In Jean Rhys's The Wide Sargasso Sea, Antoinette is recast as Bertha by Mr Rochester. It is a name with which he feels more comfortable. From a tic in her sleep, all shifts and Bertha, with her name -a name which is not her colour and is, most likely, an insult to her pride - shifts to a private world where  shapes are lurid and vivid and where she has no sense of being loved. Instead, she is sold like a chattel, exchanged as currency for land. Maybe, like a piece of cargo, she goes on her journey to the attic in the old great house where she is, to generations of school students, the prime example of the mad woman in the attic. Mr Rochester's first wife.

But sometimes at night, Antoinette -for that, of course, is who she really is - runs through the corridors of the great house. Sometimes, Jane Eyre hears her. But no-one visits Antoinette. She is insane, lost to that private world in which nothing makes sense. One day, she takes a candle and she runs. There is fire, maybe by intent, maybe through her own special brand of lunacy. If you've read Jane Eyre, this part of the story is known to you. But if you've read the former (and I should say second, though first in narrative) book, then the mad woman in the attic is something else to you. She is a woman treated cruelly; beautiful, turned savage and formed in the heat beyond the wide Sargasso sea.
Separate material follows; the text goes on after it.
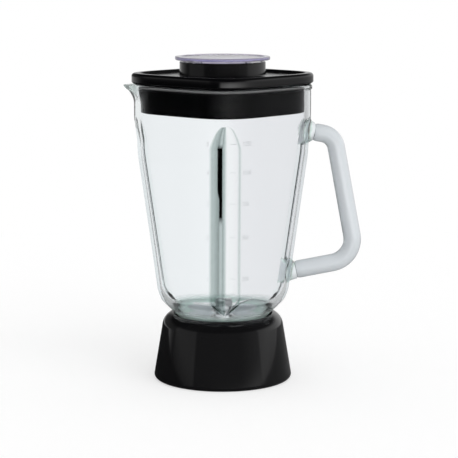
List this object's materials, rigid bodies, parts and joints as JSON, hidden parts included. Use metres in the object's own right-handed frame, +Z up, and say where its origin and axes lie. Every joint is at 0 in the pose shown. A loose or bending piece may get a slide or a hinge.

But, for the last few moments, she is free and I imagine that she stands, face to the cool, foreign English air, high up on the walls somewhere. Round and about - there in the countryside or beyond in the towns -- there might be English ladies, in subdued colours of slate grey and cream or charcoal, with maybe an ornament of pearl or a pretty cameo. But high up in the house, Antoinette stands, in her long red dress - the dress which she had hauled from the Caribbean, all secretly smouldering  in its trunk. And she is aflame. And she is beautiful.